A rocket slammed into a U.S. logistics base Wednesday near the city of Balad, killing two U.S. soldiers and wounding 21 people, the military said.

Fourteen of the injured were taken to the U.S. Army's 31st Combat Support Hospital and seven were treated at a clinic on the U.S. base, known as Camp Anaconda, according to a military statement.


U.S. Army Reserve's officers carry the coffin of Sgt. Melvin Mora Lopez during his burial at the cemetery of Arecibo, 48 miles (77 kilometers) west of San Juan, Puerto Rico, Monday, June 14, 2004. Mora Lopez, 28, was killed on June 6 in a mortar attack at Camp Cooke, on the Al Taji air base, north of Baghdad, Iraq. [AP]

Air and ground units responded to the attack, the military said. Balad is 50 miles north of Baghdad.

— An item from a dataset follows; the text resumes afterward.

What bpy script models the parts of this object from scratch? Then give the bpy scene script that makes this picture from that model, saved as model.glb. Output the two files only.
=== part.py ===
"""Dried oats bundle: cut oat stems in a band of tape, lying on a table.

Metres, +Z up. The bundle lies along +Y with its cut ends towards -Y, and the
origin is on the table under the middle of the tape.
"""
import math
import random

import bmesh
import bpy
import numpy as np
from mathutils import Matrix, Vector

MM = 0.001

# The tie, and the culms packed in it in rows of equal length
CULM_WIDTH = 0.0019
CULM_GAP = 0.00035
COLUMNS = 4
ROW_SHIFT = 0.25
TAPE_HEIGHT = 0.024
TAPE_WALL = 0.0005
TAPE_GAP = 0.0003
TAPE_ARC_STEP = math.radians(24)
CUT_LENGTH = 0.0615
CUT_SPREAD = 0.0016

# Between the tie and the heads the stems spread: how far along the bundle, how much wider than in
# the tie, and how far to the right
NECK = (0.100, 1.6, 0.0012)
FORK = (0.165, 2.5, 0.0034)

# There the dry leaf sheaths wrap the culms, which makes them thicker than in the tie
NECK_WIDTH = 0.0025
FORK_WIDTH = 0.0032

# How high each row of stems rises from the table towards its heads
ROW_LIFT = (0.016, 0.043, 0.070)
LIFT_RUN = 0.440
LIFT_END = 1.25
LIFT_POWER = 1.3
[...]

The military statement did not specify whether the injured were U.S. soldiers or included civilians or others on the sprawling compound.

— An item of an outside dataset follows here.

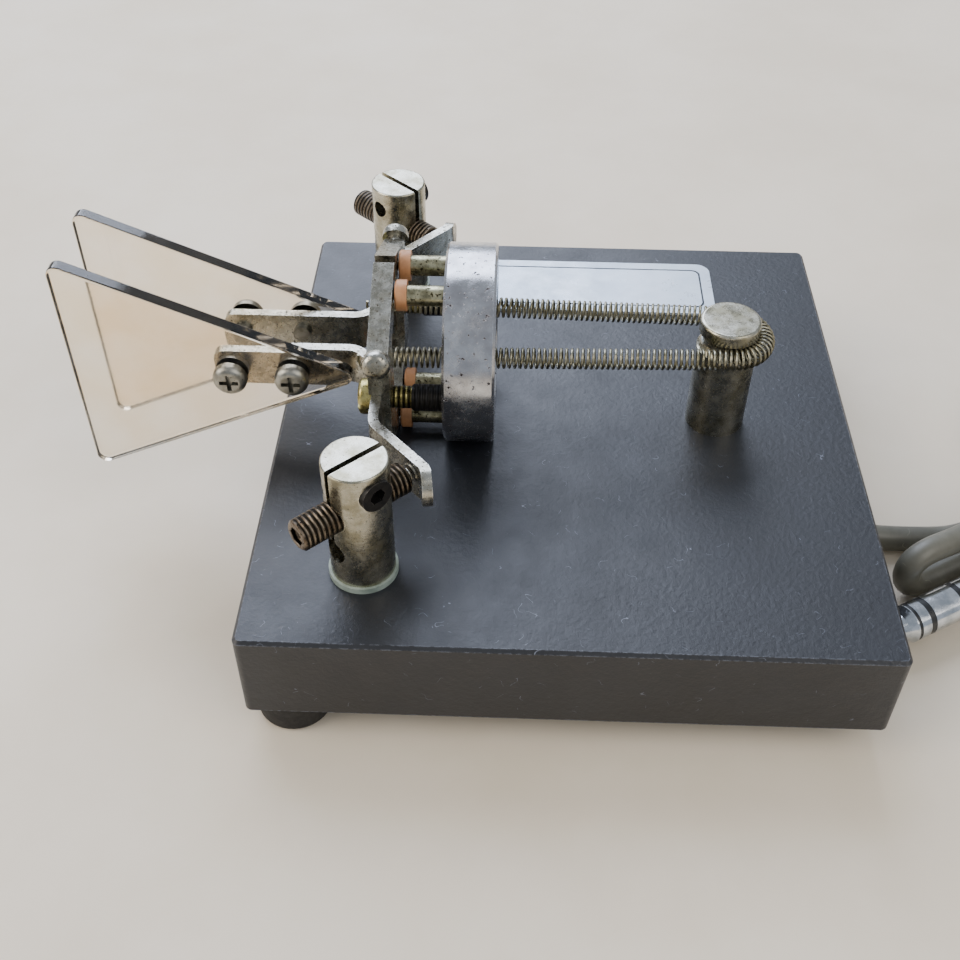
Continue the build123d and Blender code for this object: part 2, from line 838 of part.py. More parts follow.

On June 6, a U.S. soldier on the same base was killed and another wounded in a mortar attack. Camp Anaconda was also the scene of a mortar attack last July 4 that wounded 18 U.S. soldiers.

Also Wednesday, saboteurs blasted a key southern pipeline for the second time in as many days, shutting down Iraq's oil exports, and gunmen killed a security chief for the state-run Northern Oil Co.

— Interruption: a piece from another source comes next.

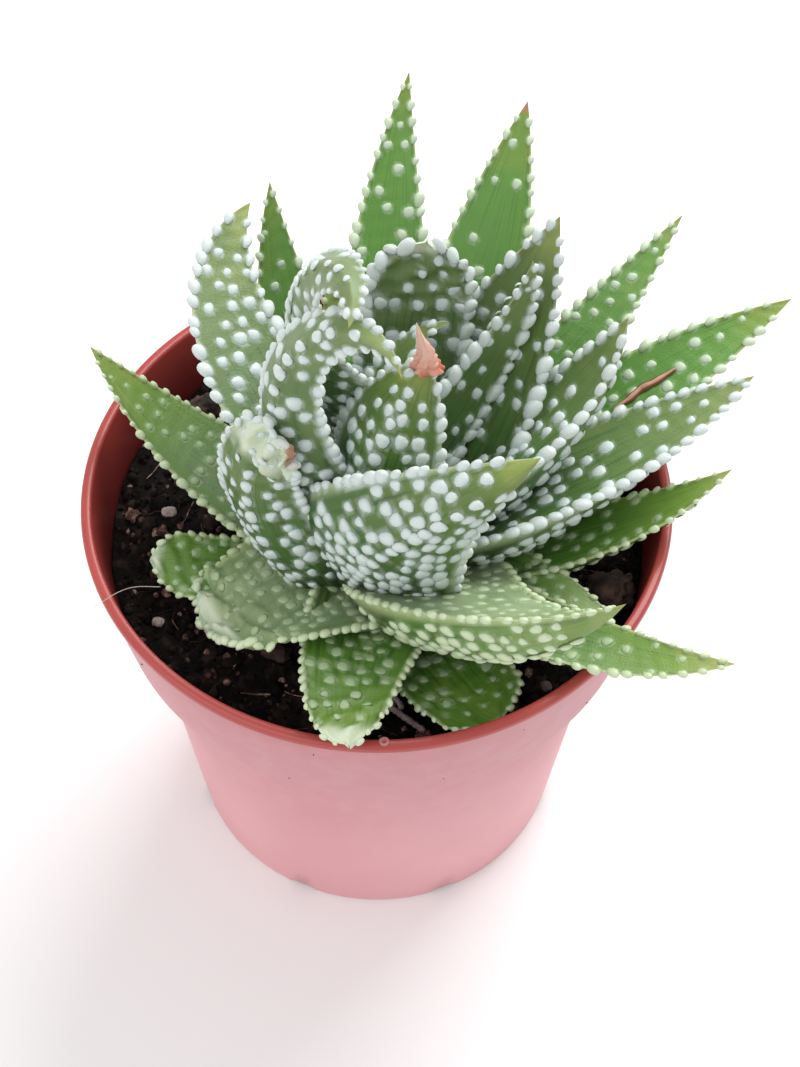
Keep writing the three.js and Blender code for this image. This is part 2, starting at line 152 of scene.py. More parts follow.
def in_scene(name, data):
    """A new object in the scene, with its mesh, light or lens."""
    thing = bpy.data.objects.new(name, data)
    bpy.context.scene.collection.objects.link(thing)
    return thing


def piece(name, surface, material, replaces=()):
    """A finished piece: its mesh, its material, the body that it rides on and the node it stands for."""
    thing = in_scene(name, surface.mesh(name))
    thing.data.materials.append(material)
    if replaces:
        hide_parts(*replaces)
    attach(thing, "root")
    made.append((name, sum(len(f) * (f.shape[1] - 2) for f in surface.faces)))


# %% [markdown]
# ## Roughness in space
# Soil, bark and dried ends have no straight line in them. A value noise gives each point of space a
# number from -1 to 1: random numbers at the corners of a lattice, blended smoothly between. Three
# layers of it, each finer and weaker, look natural.

# %% noise
LATTICE = 32
lattice = np.random.default_rng(5).uniform(-1, 1, (LATTICE, LATTICE, LATTICE))


def noise(points, size):
    """Random lattice values `size` mm apart, blended smoothly to each point."""
    cell = np.floor(points / size).astype(int)
    f = smooth(points / size - cell)
    total = 0
    for corner in np.ndindex(2, 2, 2):
        offset = np.array(corner)
        weight = np.prod(np.where(offset, f, 1 - f), axis=-1)
        total = total + weight * lattice[tuple(np.moveaxis((cell + offset) % LATTICE, -1, 0))]
    return total


def rough(points, size):
    """Three layers of noise, each half the size and half the weight of the last."""
    return noise(points, size) + noise(points + 50, size / 2) / 2 + noise(points + 90, size / 4) / 4


# %% [markdown]
# ## Nodes for the finishes
# A material is a small graph. Two effects come back in most of them, so each is a node group: mottle
# gives a soft uneven value, and pores gives the fine relief of a skin.

# %% node helpers
def node(tree, kind, inputs=(), **settings):
    """Adds a node, sets its settings, and fills or links its inputs by name or number."""
    made_node = tree.nodes.new(kind)
    for key, value in settings.items():
        setattr(made_node, key, value)
    for key, value in dict(inputs).items():
        if isinstance(value, bpy.types.NodeSocket):
            tree.links.new(value, made_node.inputs[key])
        else:
            made_node.inputs[key].default_value = value
    return made_node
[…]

The latest attacks at Iraq's oil sector have slowed the process of reviving its economy after decades of war, international sanctions and Saddam Hussein's tyranny. Insurgents also are targeting the country's infrastructure apparently to undermine confidence in the new government, which takes power from the U.S.-led coalition June 30.

Elsewhere, radical Shiite cleric Muqtada al-Sadr ordered members of his militia to leave the holy cities of Najaf and Kufa unless they live there, fulfilling a key aspect of an agreement meant to end fighting between his forces and U.S. troops.

Wednesday's attack north of the town of Faw crippled two already damaged pipelines, forcing authorities to stop the flow of crude oil southward to the Basra oil terminal on the Gulf, said Southern Oil Co. spokesman Samir Jassim.

Exports were halted last month through the other export avenue — the northern pipeline from Kirkuk to Ceyhan, Turkey — after a May 25 bombing, Turkish officials said on condition of anonymity.

Two explosions on the southern pipeline occurred in the same area as a blast Tuesday. It could take up to a week to repair, Jassim said.

In another assault on the country's petroleum industry, Northern Oil Co. security chief Ghazi Talabani was killed in an ambush while going to work in the city of Kirkuk, said Gen. Anwar Amin of the Iraqi Civil Defense Corps. Three gunmen attacked Talabani's car after his bodyguard briefly left the vehicle in a crowded market. The bodyguard was wounded.

Talabani, the third Iraqi official to be killed since Saturday. was the cousin of the head of one of the two main Kurdish political parties, the Patriotic Union of Kurdistan.

Kirkuk sits on some of the world's largest oil reserves. The biggest northern oil field contains an estimated 7 billion barrels of recoverable crude, putting it in the same league as Prudhoe Bay, Alaska, during its heyday in the 1970s.

Saboteurs also blasted a northern oil pipeline about midnight Tuesday near the town of Dibis, some 20 miles west of Kirkuk, said Northern Oil official Mustafa Awad. The Dibis attack did not disrupt exports and the fire was extinguished, Iraqi oil officials said Wednesday.

Iraq's southern pipeline has been its main export artery ever since the U.S.-led invasion. Repeated sabotage attacks have forced Iraqis to curtail oil shipments in the north, and most of Iraq's crude exports now come from the south.